The World Bank’s evaluation department found that renovating watercourses in Pakistan could increase irrigation water supply at one-fifth the cost of building new large dams. Yet in September 2005, the Bank presented a “new” strategy for Pakistan’s water sector, favoring the construction of more mega-dams on the Indus. Apparently, it has learned little from the decades of failed projects, increasing environmental damage, and growing social inequality.

Presenting the World Bank’s 2005 water strategy for Pakistan, the World Bank’s senior water advisor John Briscoe said: “Pakistan has to invest, soon, in costly, contentious but essential large dams.” In particular, Briscoe supported the construction of the massive Kalabagh Dam, which would cost an estimated $15 billion and forcibly displace 132,000 people.

* Alternatives exist
General Musharraf used the World Bank’s support to launch an all-out campaign for the construction of the Kalabagh, which triggered national conflict. Three of Pakistan’s four provinces and numerous civil society organizations throughout the country registered their strong opposition to the construction of the mega-dam. So General Musharraf conceded that Kalabagh would not be built for the time being, and vowed to move ahead with the next dam on the list.
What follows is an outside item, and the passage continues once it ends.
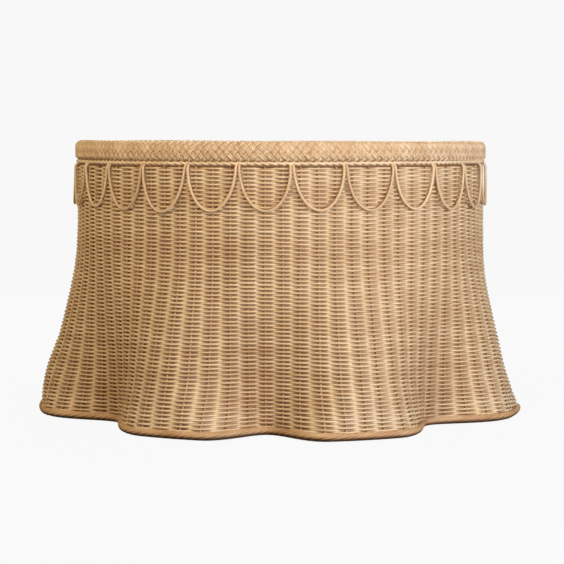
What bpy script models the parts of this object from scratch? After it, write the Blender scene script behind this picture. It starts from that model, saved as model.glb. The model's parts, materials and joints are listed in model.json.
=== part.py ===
"""A wicker lamp shade. Its wall is straight at the top and flares below into a skirt of seven waves.

A plaited rim and a twined band finish the top edge, cane scallops hang under them, and a rolled border
finishes the hem. Inside, a steel wire frame holds the waves in shape and carries the lamp fitter.

Metres, +Z up. The origin is on the shade's axis, in the plane that the hem stands on. Angles round the
axis are counted from the front, which is -Y, towards +X. Pieces that touch keep a gap of about 0.3 mm.
"""

import math

import bmesh
import bpy
from mathutils import Vector

# The wall, measured to the middle of its thickness
DRUM_RADIUS = 0.2072
WALL_THICKNESS = 0.0064
WALL_FOOT = 0.0084
WALL_HEAD = 0.2531
SKIRT_START = 0.156
SKIRT_SOFTNESS = 0.012
SKIRT_SLOPE = 0.252

# Valleys between the skirt's waves: the direction of each and its half widths at the hem before and after
# that direction, in degrees.
# They are a little uneven, as in handwork, and widen upwards until each meets the next.
VALLEYS = (
    (-3.6, 14, 14),
    (45.5, 18, 22),
    (97, 17, 17),
    (148, 17, 17),
    (199, 17, 17),
    (250, 14, 14),
    (306.4, 21, 21),
)
VALLEY_HALF_PITCH = 180 / len(VALLEYS)
VALLEY_DEPTH = 1.17
WIDENING_HEIGHT = 0.05

# Borders
HEM_RADIUS = 0.004
HEM_OUTWARD = 0.0007
BAND_FOOT = 0.2534
BAND_HEAD = 0.2577
BAND_INNER = 0.2035
BAND_OUTER = 0.2108
RIM_FOOT = 0.258
RIM_HEAD = 0.276
RIM_INNER = 0.1978
RIM_OUTER = 0.2118
RIM_ROUNDING = 0.005

# Scallops of cane that hang under the band
SCALLOPS = 26
SCALLOP_PITCH = 2 * math.pi / SCALLOPS
FIRST_JUNCTION = math.radians(2.9)
CANE_RADIUS = 0.0013
LEG_GAP = 0.0004
SCALLOP_DROP = 0.0432
SCALLOP_LIFT = 0.0008

# Steel wire frame and lamp fitter
GAP = 0.00035
RING_WIRE_RADIUS = 0.002
STRUT_RADIUS = 0.0015
TOP_RING_HEIGHT = 0.2475
HEM_RING_HEIGHT = 0.0135
FITTER_HEIGHT = 0.222
FITTER_THICKNESS = 0.0025
FITTER_INNER = 0.021
FITTER_OUTER = 0.030
ARM_RADIUS = 0.002
ARMS = 3

# Facets
WALL_SEGMENTS = 112
WALL_ROWS = 11
RING_SEGMENTS = 56
SCALLOP_POINTS = 13
STRUT_POINTS = 9

RATTAN = (0.62, 0.43, 0.25)
RATTAN_PALE = (0.68, 0.49, 0.30)
STEEL = (0.72, 0.70, 0.66)


def clear_scene():
    for thing in list(bpy.data.objects):
        bpy.data.objects.remove(thing)


def new_collection(name):
    collection = bpy.data.collections.new(name)
    bpy.context.scene.collection.children.link(collection)
    return collection


def make_material(name, colour, roughness, metallic):
    material = bpy.data.materials.new(name)
    material.use_nodes = True
    shader = material.node_tree.nodes["Principled BSDF"]
    shader.inputs["Base Color"].default_value = (*colour, 1.0)
    shader.inputs["Roughness"].default_value = roughness
    shader.inputs["Metallic"].default_value = metallic
    return material


def skirt_spread(height):
    """How far a crest stands out from the drum: nothing above, a straight slope below, a soft bend between."""
    return SKIRT_SLOPE * SKIRT_SOFTNESS * math.log1p(math.exp((SKIRT_START - height) / SKIRT_SOFTNESS))


def valley_share(angle, height):
    """1 in the middle of a valley and 0 on the crests."""
    rise = min(1.0, max(0.0, height / WIDENING_HEIGHT))
    share = 0.0
    for direction, foot_before, foot_after in VALLEYS:
        offset = (math.degrees(angle) - direction + 180) % 360 - 180
        foot_half_width = foot_before if offset < 0 else foot_after
        half_width = foot_half_width + (VALLEY_HALF_PITCH - foot_half_width) * rise
        if abs(offset) < half_width:
            share = max(share, math.cos(math.pi / 2 * offset / half_width) ** 2)
    return share


def crest_angle(wave):
    """The direction of the crest between one valley and the next."""
    before = VALLEYS[wave][0]
    step = (VALLEYS[(wave + 1) % len(VALLEYS)][0] - before) % 360
    return math.radians(before + step / 2)


def wall_radius(angle, height):
    return DRUM_RADIUS + skirt_spread(height) * (1 - VALLEY_DEPTH * valley_share(angle, height))


def around(radius, angle, height):
    return Vector((radius * math.sin(angle), -radius * math.cos(angle), height))


def wall_point(angle, height, outward=0.0):
    """A point on the middle of the wall, moved along the wall's outward normal."""
    step = 0.0005
    here = around(wall_radius(angle, height), angle, height)
    aside = around(wall_radius(angle + step, height), angle + step, height)
    above = around(wall_radius(angle, height + step), angle, height + step)
    normal = (aside - here).cross(above - here).normalized()
    return here + normal * outward


def level_wall_point(angle, height, outward):
    """As wall_point, but moved in the level plane only, so that the point keeps its height."""
    here = wall_point(angle, height)
    shift = wall_point(angle, height, 1.0) - here
    shift.z = 0.0
    return here + shift.normalized() * outward


def add_object(name, data, collection, material, smooth_angle=math.radians(50)):
    thing = bpy.data.objects.new(name, data)
    collection.objects.link(thing)
    data.materials.append(material)
    if isinstance(data, bpy.types.Mesh):
        data.shade_smooth()
        data.set_sharp_from_angle(angle=smooth_angle)
    return thing


def make_tube(name, points, radius, collection, material, closed=False, sides_setting=1):
    """A round wire or cane along the points. Its sides number 4 + 2 * sides_setting."""
    curve = bpy.data.curves.new(name, "CURVE")
    curve.dimensions = "3D"
    curve.bevel_depth = radius
    curve.bevel_resolution = sides_setting
    curve.use_fill_caps = not closed
    spline = curve.splines.new("POLY")
    spline.points.add(len(points) - 1)
    for slot, point in zip(spline.points, points):
        slot.co = (*point, 1.0)
    spline.use_cyclic_u = closed
    return add_object(name, curve, collection, material)


def make_turned(name, profile, collection, material):
    """A ring turned round the axis. The profile is a closed loop of (radius, height) pairs that runs
    downwards on its outer side."""
    mesh = bpy.data.meshes.new(name)
    shape = bmesh.new()
    points = [shape.verts.new((radius, 0.0, height)) for radius, height in profile]
    for first, second in zip(points, points[1:] + points[:1]):
        shape.edges.new((first, second))
    shape.to_mesh(mesh)
    shape.free()
    ring = add_object(name, mesh, collection, material)
    turn = ring.modifiers.new("turn", "SCREW")
    turn.steps = RING_SEGMENTS
    turn.render_steps = RING_SEGMENTS
    turn.use_merge_vertices = True
    turn.merge_threshold = 0.0001
    turn.use_smooth_shade = True
    return ring


def rounded_section(inner, outer, foot, head, rounding, corner_points):
    """A rectangle of radius and height with rounded corners, listed clockwise from the top of its outer side."""
    corners = [
        (outer - rounding, head - rounding, 90),
        (outer - rounding, foot + rounding, 0),
        (inner + rounding, foot + rounding, -90),
        (inner + rounding, head - rounding, -180),
    ]
    section = []
    for radius, height, start in corners:
        for number in range(corner_points):
            turn = math.radians(start - 90 * number / (corner_points - 1))
            section.append((radius + rounding * math.cos(turn), height + rounding * math.sin(turn)))
    return section


def make_wall(collection, material):
    """The woven wall: one open sheet through the middle of the weave, thickened to both sides."""
    mesh = bpy.data.meshes.new("woven_wall")
    sheet = bmesh.new()
    rows = []
    for row in range(WALL_ROWS + 1):
        height = WALL_FOOT + (WALL_HEAD - WALL_FOOT) * (row / WALL_ROWS) ** 1.25
        angles = [2 * math.pi * number / WALL_SEGMENTS for number in range(WALL_SEGMENTS)]
        rows.append([sheet.verts.new(wall_point(angle, height)) for angle in angles])
    for lower, upper in zip(rows, rows[1:]):
        for number in range(WALL_SEGMENTS):
            after = (number + 1) % WALL_SEGMENTS
            sheet.faces.new((lower[number], lower[after], upper[after], upper[number]))
    sheet.to_mesh(mesh)
    sheet.free()
    wall = add_object("woven_wall", mesh, collection, material)
    thicken = wall.modifiers.new("thickness", "SOLIDIFY")
    thicken.thickness = WALL_THICKNESS
    thicken.offset = 0.0
    thicken.use_even_offset = True


def make_borders(collection, rattan, pale_rattan):
    rim = rounded_section(RIM_INNER, RIM_OUTER, RIM_FOOT, RIM_HEAD, RIM_ROUNDING, corner_points=3)
    make_turned("plaited_rim", rim, collection, pale_rattan)
    band_rounding = (BAND_HEAD - BAND_FOOT) / 2.5
    band = rounded_section(BAND_INNER, BAND_OUTER, BAND_FOOT, BAND_HEAD, band_rounding, corner_points=2)
    make_turned("twined_band", band, collection, pale_rattan)
    angles = [2 * math.pi * number / WALL_SEGMENTS for number in range(WALL_SEGMENTS)]
    hem = [level_wall_point(angle, HEM_RADIUS, HEM_OUTWARD) for angle in angles]
    make_tube("hem_border", hem, HEM_RADIUS, collection, rattan, closed=True, sides_setting=2)


def scallop_route(middle_angle):
    """One hanging loop: the lower half of an ellipse, with both ends close under the band."""
    half_width = SCALLOP_PITCH * DRUM_RADIUS / 2 - CANE_RADIUS - LEG_GAP
    leg_outward = WALL_THICKNESS / 2 + GAP + CANE_RADIUS
    leg_top = BAND_FOOT - GAP
    route = []
    for number in range(SCALLOP_POINTS):
        bend = math.pi * (number / (SCALLOP_POINTS - 1) - 0.5)
        drop = math.cos(bend)
        angle = middle_angle + math.sin(bend) * half_width / DRUM_RADIUS
        route.append(wall_point(angle, leg_top - SCALLOP_DROP * drop, leg_outward + SCALLOP_LIFT * drop))
    return route


def make_scallops(collection, material):
    for number in range(SCALLOPS):
        middle = FIRST_JUNCTION + SCALLOP_PITCH * (number + 0.5)
        name = f"scallop_loop_{number + 1:02d}"
        make_tube(name, scallop_route(middle), CANE_RADIUS, collection, material)


def make_frame(collection, material):
    """A round ring at the top, a waved ring at the hem, and a strut up the inside of each wave."""
    ring_outward = -(WALL_THICKNESS / 2 + GAP + RING_WIRE_RADIUS)
    angles = [2 * math.pi * number / RING_SEGMENTS for number in range(RING_SEGMENTS)]
    top = [wall_point(angle, TOP_RING_HEIGHT, ring_outward) for angle in angles]
    make_tube("frame_top_ring", top, RING_WIRE_RADIUS, collection, material, closed=True)

    slope_clearance = 0.001
    hem_outward = ring_outward - slope_clearance
    angles = [2 * math.pi * number / WALL_SEGMENTS for number in range(WALL_SEGMENTS)]
    hem = [level_wall_point(angle, HEM_RING_HEIGHT, hem_outward) for angle in angles]
    make_tube("frame_hem_ring", hem, RING_WIRE_RADIUS, collection, material, closed=True)

    facet_clearance = 0.0011
    strut_outward = -(WALL_THICKNESS / 2 + STRUT_RADIUS + facet_clearance)
    foot = HEM_RING_HEIGHT + RING_WIRE_RADIUS + GAP
    head = TOP_RING_HEIGHT - RING_WIRE_RADIUS - GAP
    for wave in range(len(VALLEYS)):
        crest = crest_angle(wave)
        heights = [foot + (head - foot) * number / (STRUT_POINTS - 1) for number in range(STRUT_POINTS)]
        strut = [level_wall_point(crest, height, strut_outward) for height in heights]
        make_tube(f"frame_strut_{wave + 1}", strut, STRUT_RADIUS, collection, material)


def make_fitter(collection, material):
    """A flat ring that a lamp holder's nut clamps, on three arms that run up to the frame's top ring."""
    foot = FITTER_HEIGHT - FITTER_THICKNESS / 2
    head = FITTER_HEIGHT + FITTER_THICKNESS / 2
    plate = [(FITTER_OUTER, head), (FITTER_OUTER, foot), (FITTER_INNER, foot), (FITTER_INNER, head)]
    make_turned("fitter_ring", plate, collection, material)
    ring_inside = DRUM_RADIUS - WALL_THICKNESS / 2 - 2 * GAP - 2 * RING_WIRE_RADIUS
    for number in range(ARMS):
        angle = math.pi + 2 * math.pi * number / ARMS
        inner_end = around(FITTER_OUTER + 2 * GAP, angle, FITTER_HEIGHT)
        elbow = around(FITTER_OUTER + 5 * ARM_RADIUS, angle, FITTER_HEIGHT)
        outer_end = around(ring_inside - GAP, angle, TOP_RING_HEIGHT)
        shoulder = outer_end.lerp(elbow, 0.06)
        shoulder.z = TOP_RING_HEIGHT
        route = [inner_end, elbow, shoulder, outer_end]
        make_tube(f"fitter_arm_{number + 1}", route, ARM_RADIUS, collection, material, sides_setting=2)


def main():
    clear_scene()
    shade = new_collection("wicker_lamp_shade")
    rattan = make_material("rattan_core", RATTAN, roughness=0.62, metallic=0.0)
    pale_rattan = make_material("rattan_pale", RATTAN_PALE, roughness=0.58, metallic=0.0)
    steel = make_material("frame_steel", STEEL, roughness=0.35, metallic=1.0)
    make_wall(shade, rattan)
    make_borders(shade, rattan, pale_rattan)
    make_scallops(shade, pale_rattan)
    make_frame(shade, steel)
    make_fitter(shade, steel)


main()
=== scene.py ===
"""The looks of the wicker lamp shade: every cane of its weave, borders and scallops, round the CAD frame.

Metres, +Z up, in the frame's own coordinates. Angles round the axis are counted from the front, -Y,
towards +X.
"""

import json
import math

import bpy
import numpy as np
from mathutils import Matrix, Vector

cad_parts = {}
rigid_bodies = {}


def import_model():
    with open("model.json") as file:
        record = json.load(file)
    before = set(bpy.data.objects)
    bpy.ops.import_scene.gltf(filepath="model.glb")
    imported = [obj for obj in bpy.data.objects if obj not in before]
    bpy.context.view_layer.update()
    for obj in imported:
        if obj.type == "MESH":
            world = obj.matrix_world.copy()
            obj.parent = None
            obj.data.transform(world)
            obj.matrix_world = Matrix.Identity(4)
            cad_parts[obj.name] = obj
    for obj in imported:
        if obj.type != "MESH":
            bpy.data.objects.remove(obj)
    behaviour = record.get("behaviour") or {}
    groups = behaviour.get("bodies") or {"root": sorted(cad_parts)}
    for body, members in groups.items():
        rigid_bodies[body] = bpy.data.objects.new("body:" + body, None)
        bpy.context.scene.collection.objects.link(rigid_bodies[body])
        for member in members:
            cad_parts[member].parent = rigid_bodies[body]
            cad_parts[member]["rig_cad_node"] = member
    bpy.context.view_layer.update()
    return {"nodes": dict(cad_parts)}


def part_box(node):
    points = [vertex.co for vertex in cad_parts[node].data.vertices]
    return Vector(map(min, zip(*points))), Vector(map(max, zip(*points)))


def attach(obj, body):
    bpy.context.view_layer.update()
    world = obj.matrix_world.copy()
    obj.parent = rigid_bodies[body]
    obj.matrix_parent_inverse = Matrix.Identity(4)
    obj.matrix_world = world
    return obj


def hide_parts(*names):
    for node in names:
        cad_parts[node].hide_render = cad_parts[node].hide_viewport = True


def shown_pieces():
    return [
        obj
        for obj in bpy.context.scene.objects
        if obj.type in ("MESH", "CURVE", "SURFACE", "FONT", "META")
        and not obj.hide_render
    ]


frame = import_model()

random = np.random.default_rng(41)

wall_low, wall_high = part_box("woven_wall")
band_low, band_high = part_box("twined_band")
rim_low, rim_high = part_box("plaited_rim")
hem_low, hem_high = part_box("hem_border")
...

Alternatives to Pakistan’s wasteful, top-down system of providing water through massive, centralized projects exist. Poor farmers are using innovative, low-cost technologies to make better use of the existing water resources. They are also planting crops that depend on less water, fewer chemical inputs and more on farmers’ abundant labor. These alternatives empower local farmers and not centralized water bureaucracies. But the World Bank has so far not backed decentralized approaches for meeting Pakistan’s water needs. With its high-risk strategy, the Bank has instead triggered conflict, reinforced the deadlock in Pakistan’s water sector, and wasted valuable time.

Peter Bosshard is Policy Director at the International Rivers Network based in Berkeley, CA.